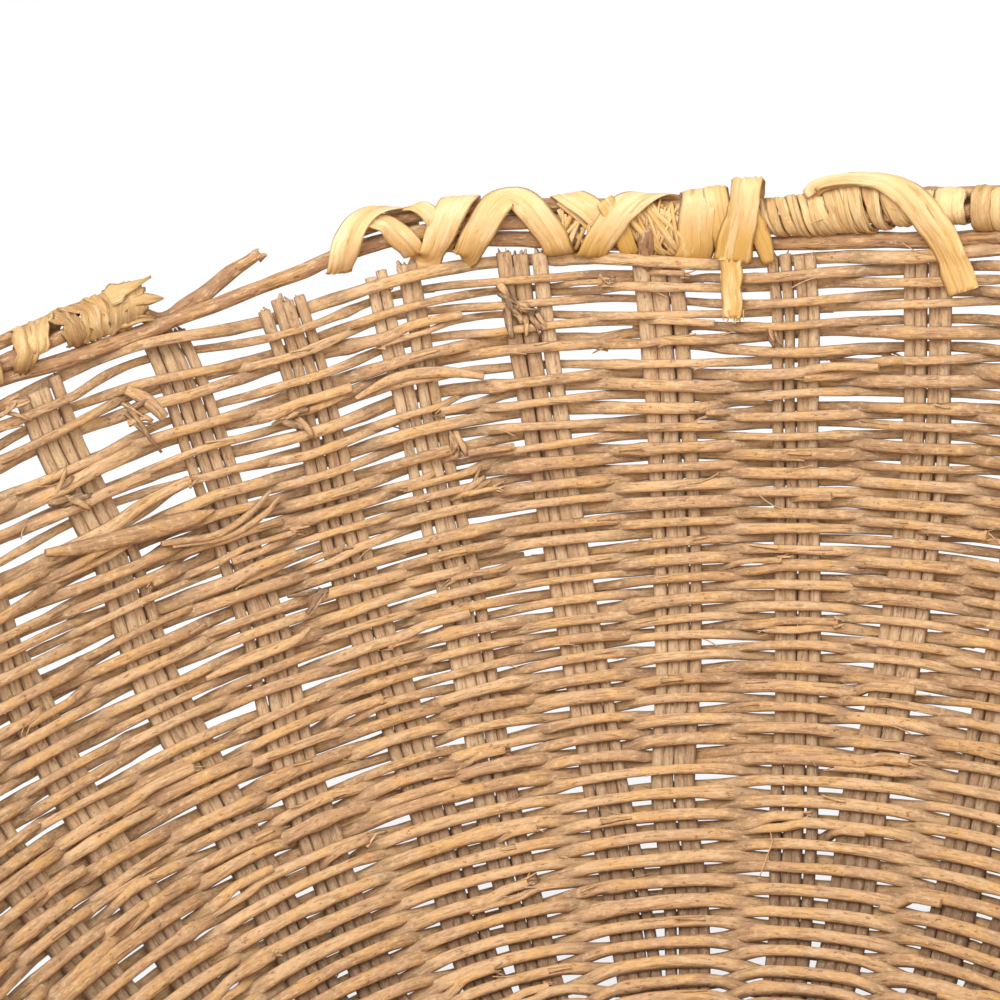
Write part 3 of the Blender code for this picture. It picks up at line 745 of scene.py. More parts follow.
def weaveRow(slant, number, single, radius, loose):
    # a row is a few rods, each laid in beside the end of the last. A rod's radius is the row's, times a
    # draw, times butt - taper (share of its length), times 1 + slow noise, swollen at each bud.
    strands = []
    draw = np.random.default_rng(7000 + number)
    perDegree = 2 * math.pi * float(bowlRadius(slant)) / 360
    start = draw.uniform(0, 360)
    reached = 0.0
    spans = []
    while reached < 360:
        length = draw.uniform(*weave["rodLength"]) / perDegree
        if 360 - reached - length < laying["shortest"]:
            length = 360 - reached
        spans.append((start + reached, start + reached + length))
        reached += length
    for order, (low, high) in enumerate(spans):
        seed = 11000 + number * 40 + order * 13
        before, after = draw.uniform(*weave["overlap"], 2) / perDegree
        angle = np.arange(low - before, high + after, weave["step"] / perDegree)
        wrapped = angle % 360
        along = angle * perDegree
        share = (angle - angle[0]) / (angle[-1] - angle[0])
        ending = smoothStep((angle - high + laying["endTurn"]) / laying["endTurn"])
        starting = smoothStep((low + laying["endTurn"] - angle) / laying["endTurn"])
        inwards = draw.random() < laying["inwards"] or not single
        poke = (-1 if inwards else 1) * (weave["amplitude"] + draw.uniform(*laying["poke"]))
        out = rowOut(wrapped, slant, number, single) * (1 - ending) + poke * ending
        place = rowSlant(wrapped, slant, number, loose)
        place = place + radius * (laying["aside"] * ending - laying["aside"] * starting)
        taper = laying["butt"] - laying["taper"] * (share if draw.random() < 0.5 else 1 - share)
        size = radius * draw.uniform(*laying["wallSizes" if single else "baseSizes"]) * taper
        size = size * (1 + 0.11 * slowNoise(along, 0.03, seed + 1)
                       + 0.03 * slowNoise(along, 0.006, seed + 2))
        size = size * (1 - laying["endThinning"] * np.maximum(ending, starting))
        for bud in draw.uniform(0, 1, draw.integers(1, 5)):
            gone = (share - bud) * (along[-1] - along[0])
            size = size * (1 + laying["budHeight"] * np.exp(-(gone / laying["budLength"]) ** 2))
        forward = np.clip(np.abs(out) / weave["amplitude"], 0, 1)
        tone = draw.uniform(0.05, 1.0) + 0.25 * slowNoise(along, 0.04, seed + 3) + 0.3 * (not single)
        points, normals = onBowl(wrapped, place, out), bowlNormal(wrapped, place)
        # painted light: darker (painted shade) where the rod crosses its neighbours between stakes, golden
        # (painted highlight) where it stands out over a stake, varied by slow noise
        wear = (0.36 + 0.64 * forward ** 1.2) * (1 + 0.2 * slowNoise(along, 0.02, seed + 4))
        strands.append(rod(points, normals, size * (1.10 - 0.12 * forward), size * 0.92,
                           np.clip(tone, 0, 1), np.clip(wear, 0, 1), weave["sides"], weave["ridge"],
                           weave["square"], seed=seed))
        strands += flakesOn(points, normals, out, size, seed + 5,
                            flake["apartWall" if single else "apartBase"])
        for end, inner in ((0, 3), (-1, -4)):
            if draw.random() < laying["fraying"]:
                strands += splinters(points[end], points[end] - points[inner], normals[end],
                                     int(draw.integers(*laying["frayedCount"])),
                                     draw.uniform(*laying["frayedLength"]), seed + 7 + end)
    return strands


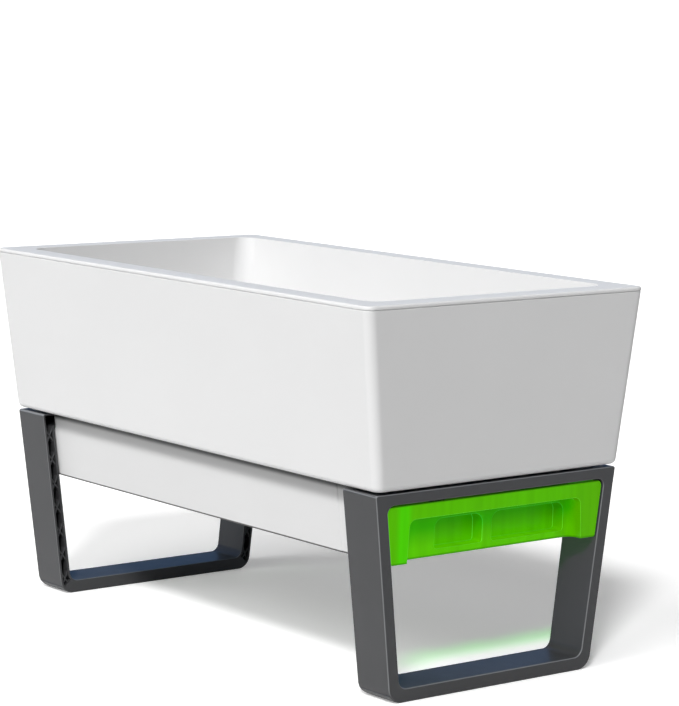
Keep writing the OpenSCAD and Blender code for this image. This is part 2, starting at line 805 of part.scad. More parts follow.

EXERCISE
Restate the data above word for word, please.

TASK SOLUTION
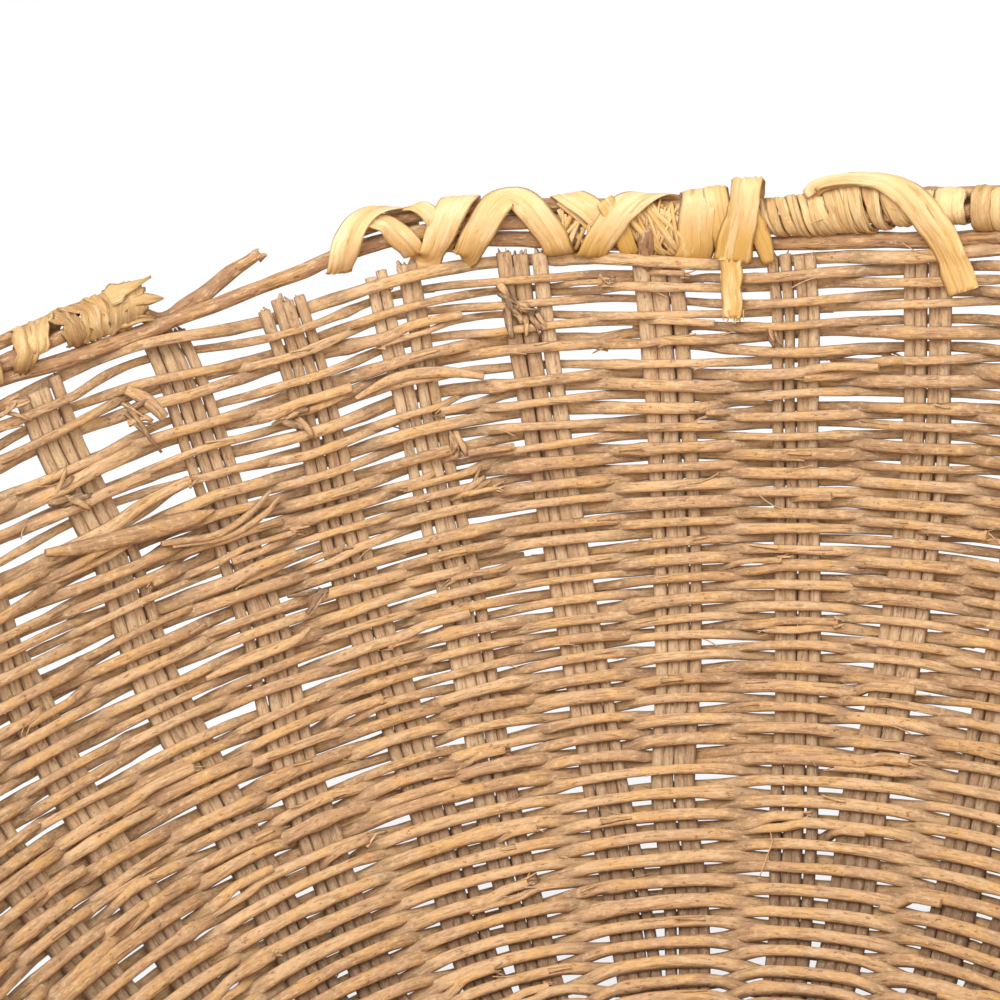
Write part 3 of the Blender code for this picture. It picks up at line 745 of scene.py. More parts follow.
def weaveRow(slant, number, single, radius, loose):
    # a row is a few rods, each laid in beside the end of the last. A rod's radius is the row's, times a
    # draw, times butt - taper (share of its length), times 1 + slow noise, swollen at each bud.
    strands = []
    draw = np.random.default_rng(7000 + number)
    perDegree = 2 * math.pi * float(bowlRadius(slant)) / 360
    start = draw.uniform(0, 360)
    reached = 0.0
    spans = []
    while reached < 360:
        length = draw.uniform(*weave["rodLength"]) / perDegree
        if 360 - reached - length < laying["shortest"]:
            length = 360 - reached
        spans.append((start + reached, start + reached + length))
        reached += length
    for order, (low, high) in enumerate(spans):
        seed = 11000 + number * 40 + order * 13
        before, after = draw.uniform(*weave["overlap"], 2) / perDegree
        angle = np.arange(low - before, high + after, weave["step"] / perDegree)
        wrapped = angle % 360
        along = angle * perDegree
        share = (angle - angle[0]) / (angle[-1] - angle[0])
        ending = smoothStep((angle - high + laying["endTurn"]) / laying["endTurn"])
        starting = smoothStep((low + laying["endTurn"] - angle) / laying["endTurn"])
        inwards = draw.random() < laying["inwards"] or not single
        poke = (-1 if inwards else 1) * (weave["amplitude"] + draw.uniform(*laying["poke"]))
        out = rowOut(wrapped, slant, number, single) * (1 - ending) + poke * ending
        place = rowSlant(wrapped, slant, number, loose)
        place = place + radius * (laying["aside"] * ending - laying["aside"] * starting)
        taper = laying["butt"] - laying["taper"] * (share if draw.random() < 0.5 else 1 - share)
        size = radius * draw.uniform(*laying["wallSizes" if single else "baseSizes"]) * taper
        size = size * (1 + 0.11 * slowNoise(along, 0.03, seed + 1)
                       + 0.03 * slowNoise(along, 0.006, seed + 2))
        size = size * (1 - laying["endThinning"] * np.maximum(ending, starting))
        for bud in draw.uniform(0, 1, draw.integers(1, 5)):
            gone = (share - bud) * (along[-1] - along[0])
            size = size * (1 + laying["budHeight"] * np.exp(-(gone / laying["budLength"]) ** 2))
        forward = np.clip(np.abs(out) / weave["amplitude"], 0, 1)
        tone = draw.uniform(0.05, 1.0) + 0.25 * slowNoise(along, 0.04, seed + 3) + 0.3 * (not single)
        points, normals = onBowl(wrapped, place, out), bowlNormal(wrapped, place)
        # painted light: darker (painted shade) where the rod crosses its neighbours between stakes, golden
        # (painted highlight) where it stands out over a stake, varied by slow noise
        wear = (0.36 + 0.64 * forward ** 1.2) * (1 + 0.2 * slowNoise(along, 0.02, seed + 4))
        strands.append(rod(points, normals, size * (1.10 - 0.12 * forward), size * 0.92,
                           np.clip(tone, 0, 1), np.clip(wear, 0, 1), weave["sides"], weave["ridge"],
                           weave["square"], seed=seed))
        strands += flakesOn(points, normals, out, size, seed + 5,
                            flake["apartWall" if single else "apartBase"])
        for end, inner in ((0, 3), (-1, -4)):
            if draw.random() < laying["fraying"]:
                strands += splinters(points[end], points[end] - points[inner], normals[end],
                                     int(draw.integers(*laying["frayedCount"])),
                                     draw.uniform(*laying["frayedLength"]), seed + 7 + end)
    return strands


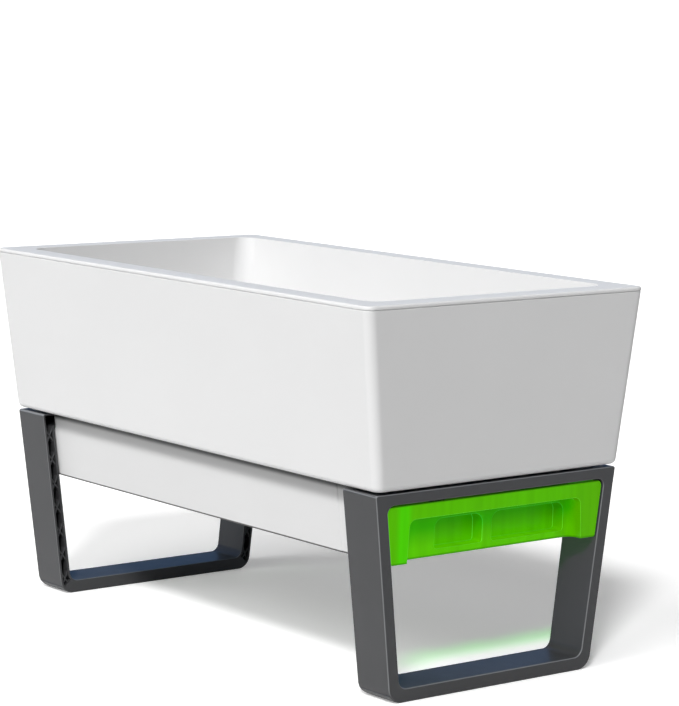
Keep writing the OpenSCAD and Blender code for this image. This is part 2, starting at line 805 of part.scad. More parts follow.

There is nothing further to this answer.